[BEGIN]

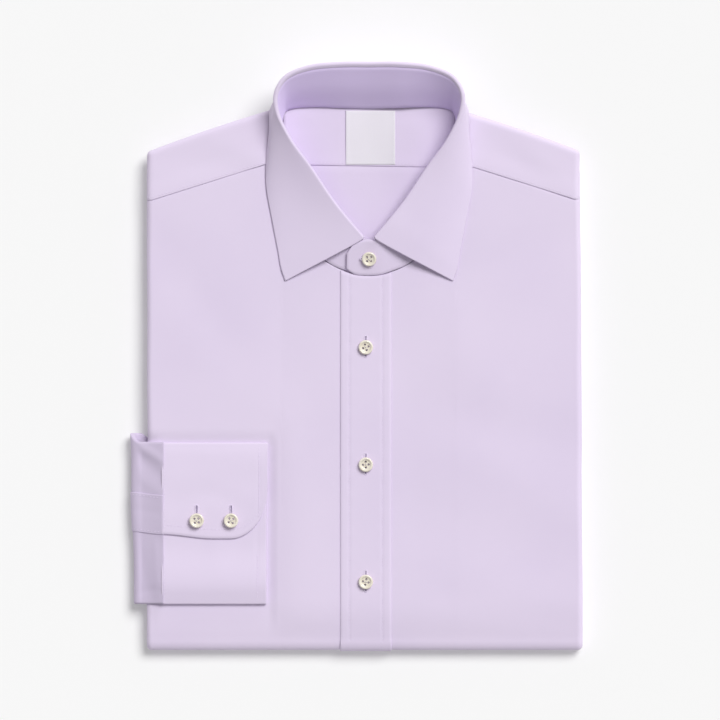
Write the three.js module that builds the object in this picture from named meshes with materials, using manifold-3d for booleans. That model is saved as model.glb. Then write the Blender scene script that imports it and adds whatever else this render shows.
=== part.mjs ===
// A long sleeve dress shirt, folded and lying on its back on a flat surface.
// Millimetres. +X is to the right as seen from above, +Y runs towards the collar, +Z is up.
// The origin is on the flat underside, at the middle of the folded body.
// Left and right in the names are the wearer's, so the wearer's right lies at negative X.
import * as THREE from "three";
import { mergeVertices } from "three/addons/utils/BufferGeometryUtils.js";
import Module from "manifold-3d";

const wasm = await Module();
wasm.setup();

// Cloth and clearances
const CLOTH = 1.5; // wall of a front, yoke or back panel
const COLLAR_CLOTH = 1.4; // fused wall of the collar
const CUFF_CLOTH = 1.2;
const SLEEVE_CLOTH = 1.2;
const PLACKET_CLOTH = 1.2;
const GAP = 0.3; // between sewn pieces

// Folded body
const BODY_HALF_WIDTH = 158.2;
const LEFT_TAPER = 0.006; // how much the wearer's left edge draws in, for each mm towards the collar
const BODY_BOTTOM_Y = -196.8;
const STACK = 16; // height of the folded stack at its edges
const SWELL = 1.2; // how much higher its middle is
const SWELL_MIDDLE_Y = -16;
const SWELL_HALF_LENGTH = 181;
const EDGE_RADIUS = 3.85; // round side and shoulder folds of the upper layers
const BOTTOM_RADIUS = STACK / 2; // round fold along the bottom
const FOLD_Y = BODY_BOTTOM_Y + BOTTOM_RADIUS;
const UNDER_RUN = 25; // how far the fronts run on under the bottom fold
const FLAT_HALF_WIDTH = BODY_HALF_WIDTH - EDGE_RADIUS;

// Shoulders and yoke
const SHOULDER_EDGE_Y = 164.8; // shoulder line at the side edge
const SHOULDER_SLOPE = 0.34;
const SHOULDER_BOW = 1;
const SHOULDER_LENGTH = 91; // from the side edge to the neck, across
const YOKE_SEAM_EDGE_Y = 128.6;
const YOKE_SEAM_SLOPE = 0.315;
const BACK_YOKE_SEAM_Y = 154.4; // seam between inner yoke and back, inside the neck

// Neck and collar
const COLLAR_X = 3; // the collar's centre line
const NECK_HALF_WIDTH = 63.5;
const NECK_MIDDLE_Y = 150;
const NECK_FRONT_DEPTH = 75; // from the neck's widest place down to the centre front
const NECK_TOP_HALF_WIDTH = 66.5;
const NECK_TOP_Y = 196;
const INSIDE_Z = 11.5; // inner face of the back and the inner yoke, seen through the neck
const INSIDE_HALF_WIDTH = 62;
const BACK_LOW_Y = 81; // how far down the back's inside is built, below the neck's front
const ROLL_RADIUS = 1.6; // of the collar's fold, at the middle of its wall
const ROLL_FLAP = 3; // leaf below the roll on the inside, down to the band's seam
const FRONT_DROOP = 0.08; // how far the leaf follows the band before it turns to its edge
const BACK_DROOP = 0.55;
const LEAF_REST = GAP + 0.15 + COLLAR_CLOTH / 2; // middle of the leaf over the cloth it rests on
const BAND_OVERLAP = 16; // how far each end of the band runs past the centre front
const BAND_FRONT_SLOPE = 0.2;
const BAND_SEAM_Y = 75.5; // neck seam at the centre front
const BAND_SEAM_Z = 16.4;
const BAND_DIP_Y = 164; // from here to the back the band goes down inside the neck
const BAND_LIFT = 1.8; // the wearer's left end lies on the right one
const BAND_LIFT_FULL = 18;
const BAND_LIFT_NONE = 32;

// Placket and buttons
const PLACKET_X = 0.6;
const PLACKET_HALF_WIDTH = 18.2;
const PLACKET_RISE = GAP + PLACKET_CLOTH;
const FRONT_MEETING_X = 1.1; // where the two fronts meet, under the placket
const BUTTON_RADIUS = 5.25;
const BUTTON_HEIGHT = 2.2;
const COLLAR_BUTTON_Y = 87;
const FIRST_BUTTON_Y = 23;
const BUTTON_SPACING = 85;
const FRONT_BUTTONS = 3;

// Sleeve end and cuff
const SLEEVE_LEFT_X = -170.4; // the outermost place of its turn
const SLEEVE_SEAM_X = -147.4; // where the cuff is sewn on
const SLEEVE_HIDDEN_X = -144;
const SLEEVE_TOP_Y = -45.5;
const SLEEVE_BOTTOM_Y = -162;
const SLEEVE_HALF_THICK = 1.7;
const SLEEVE_UPPER_Z = 18.3;
const SLEEVE_LOWER_Z = 5.4;
const SLEEVE_FLARE = 5.5; // how far the open turn stands out at its top end
const SLEEVE_DRAW_IN = 2.8; // the turn is tighter at its bottom end
const SLOT_ROOM = 3; // free space in the hidden layers beyond the sleeve's edges
const SLIT_TOP_Y = -84.3; // strip along the sleeve's slit
const SLIT_BOTTOM_Y = -112.4;
const CUFF_LEFT_X = SLEEVE_SEAM_X + GAP;
const CUFF_RIGHT_X = -70.6;
const CUFF_TOP_Y = -46;
const CUFF_BOTTOM_Y = -163.4;
const CUFF_OVERLAP_Y = -115.3; // edge of the upper end
const CUFF_UNDERLAP_Y = -88; // hidden edge of the lower end
const CUFF_CORNER_WIDTH = 21; // rounded corner of the upper end
const CUFF_CORNER_HEIGHT = 34;
const CUFF_BUTTON_Y = -102.5;
const CUFF_BUTTON_XS = [-121.9, -97];

// Label
const LABEL_LEFT_X = -13.8;
const LABEL_RIGHT_X = 21.8;
const LABEL_TOP_Y = 194.6;
const LABEL_BOTTOM_Y = 155.6;
const LABEL_CLOTH = 0.8;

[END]

→ WHAT THE TASK REQUIRES
Repeat the data above exactly.

→ RESPONSE TO THE TASK
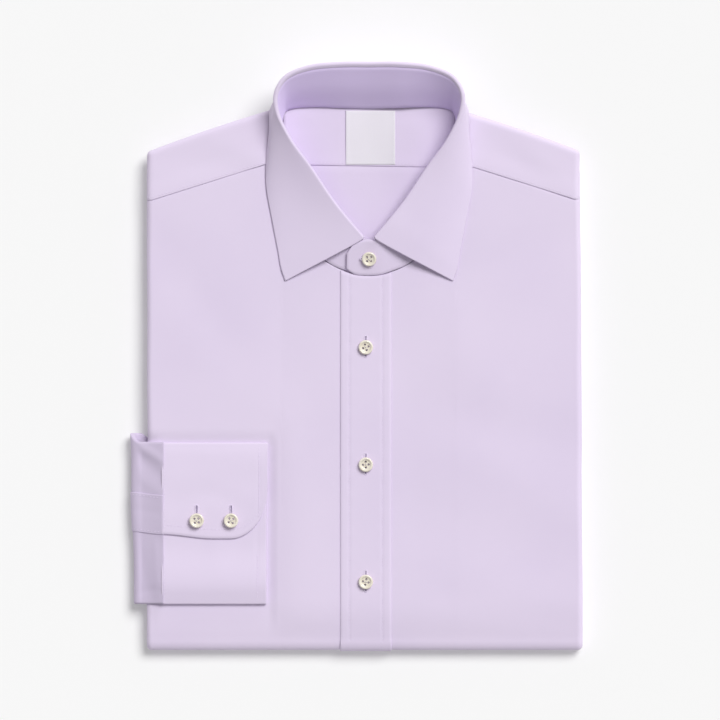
Write the three.js module that builds the object in this picture from named meshes with materials, using manifold-3d for booleans. That model is saved as model.glb. Then write the Blender scene script that imports it and adds whatever else this render shows.
=== part.mjs ===
// A long sleeve dress shirt, folded and lying on its back on a flat surface.
// Millimetres. +X is to the right as seen from above, +Y runs towards the collar, +Z is up.
// The origin is on the flat underside, at the middle of the folded body.
// Left and right in the names are the wearer's, so the wearer's right lies at negative X.
import * as THREE from "three";
import { mergeVertices } from "three/addons/utils/BufferGeometryUtils.js";
import Module from "manifold-3d";

const wasm = await Module();
wasm.setup();

// Cloth and clearances
const CLOTH = 1.5; // wall of a front, yoke or back panel
const COLLAR_CLOTH = 1.4; // fused wall of the collar
const CUFF_CLOTH = 1.2;
const SLEEVE_CLOTH = 1.2;
const PLACKET_CLOTH = 1.2;
const GAP = 0.3; // between sewn pieces

// Folded body
const BODY_HALF_WIDTH = 158.2;
const LEFT_TAPER = 0.006; // how much the wearer's left edge draws in, for each mm towards the collar
const BODY_BOTTOM_Y = -196.8;
const STACK = 16; // height of the folded stack at its edges
const SWELL = 1.2; // how much higher its middle is
const SWELL_MIDDLE_Y = -16;
const SWELL_HALF_LENGTH = 181;
const EDGE_RADIUS = 3.85; // round side and shoulder folds of the upper layers
const BOTTOM_RADIUS = STACK / 2; // round fold along the bottom
const FOLD_Y = BODY_BOTTOM_Y + BOTTOM_RADIUS;
const UNDER_RUN = 25; // how far the fronts run on under the bottom fold
const FLAT_HALF_WIDTH = BODY_HALF_WIDTH - EDGE_RADIUS;

// Shoulders and yoke
const SHOULDER_EDGE_Y = 164.8; // shoulder line at the side edge
const SHOULDER_SLOPE = 0.34;
const SHOULDER_BOW = 1;
const SHOULDER_LENGTH = 91; // from the side edge to the neck, across
const YOKE_SEAM_EDGE_Y = 128.6;
const YOKE_SEAM_SLOPE = 0.315;
const BACK_YOKE_SEAM_Y = 154.4; // seam between inner yoke and back, inside the neck

// Neck and collar
const COLLAR_X = 3; // the collar's centre line
const NECK_HALF_WIDTH = 63.5;
const NECK_MIDDLE_Y = 150;
const NECK_FRONT_DEPTH = 75; // from the neck's widest place down to the centre front
const NECK_TOP_HALF_WIDTH = 66.5;
const NECK_TOP_Y = 196;
const INSIDE_Z = 11.5; // inner face of the back and the inner yoke, seen through the neck
const INSIDE_HALF_WIDTH = 62;
const BACK_LOW_Y = 81; // how far down the back's inside is built, below the neck's front
const ROLL_RADIUS = 1.6; // of the collar's fold, at the middle of its wall
const ROLL_FLAP = 3; // leaf below the roll on the inside, down to the band's seam
const FRONT_DROOP = 0.08; // how far the leaf follows the band before it turns to its edge
const BACK_DROOP = 0.55;
const LEAF_REST = GAP + 0.15 + COLLAR_CLOTH / 2; // middle of the leaf over the cloth it rests on
const BAND_OVERLAP = 16; // how far each end of the band runs past the centre front
const BAND_FRONT_SLOPE = 0.2;
const BAND_SEAM_Y = 75.5; // neck seam at the centre front
const BAND_SEAM_Z = 16.4;
const BAND_DIP_Y = 164; // from here to the back the band goes down inside the neck
const BAND_LIFT = 1.8; // the wearer's left end lies on the right one
const BAND_LIFT_FULL = 18;
const BAND_LIFT_NONE = 32;

// Placket and buttons
const PLACKET_X = 0.6;
const PLACKET_HALF_WIDTH = 18.2;
const PLACKET_RISE = GAP + PLACKET_CLOTH;
const FRONT_MEETING_X = 1.1; // where the two fronts meet, under the placket
const BUTTON_RADIUS = 5.25;
const BUTTON_HEIGHT = 2.2;
const COLLAR_BUTTON_Y = 87;
const FIRST_BUTTON_Y = 23;
const BUTTON_SPACING = 85;
const FRONT_BUTTONS = 3;

// Sleeve end and cuff
const SLEEVE_LEFT_X = -170.4; // the outermost place of its turn
const SLEEVE_SEAM_X = -147.4; // where the cuff is sewn on
const SLEEVE_HIDDEN_X = -144;
const SLEEVE_TOP_Y = -45.5;
const SLEEVE_BOTTOM_Y = -162;
const SLEEVE_HALF_THICK = 1.7;
const SLEEVE_UPPER_Z = 18.3;
const SLEEVE_LOWER_Z = 5.4;
const SLEEVE_FLARE = 5.5; // how far the open turn stands out at its top end
const SLEEVE_DRAW_IN = 2.8; // the turn is tighter at its bottom end
const SLOT_ROOM = 3; // free space in the hidden layers beyond the sleeve's edges
const SLIT_TOP_Y = -84.3; // strip along the sleeve's slit
const SLIT_BOTTOM_Y = -112.4;
const CUFF_LEFT_X = SLEEVE_SEAM_X + GAP;
const CUFF_RIGHT_X = -70.6;
const CUFF_TOP_Y = -46;
const CUFF_BOTTOM_Y = -163.4;
const CUFF_OVERLAP_Y = -115.3; // edge of the upper end
const CUFF_UNDERLAP_Y = -88; // hidden edge of the lower end
const CUFF_CORNER_WIDTH = 21; // rounded corner of the upper end
const CUFF_CORNER_HEIGHT = 34;
const CUFF_BUTTON_Y = -102.5;
const CUFF_BUTTON_XS = [-121.9, -97];

// Label
const LABEL_LEFT_X = -13.8;
const LABEL_RIGHT_X = 21.8;
const LABEL_TOP_Y = 194.6;
const LABEL_BOTTOM_Y = 155.6;
const LABEL_CLOTH = 0.8;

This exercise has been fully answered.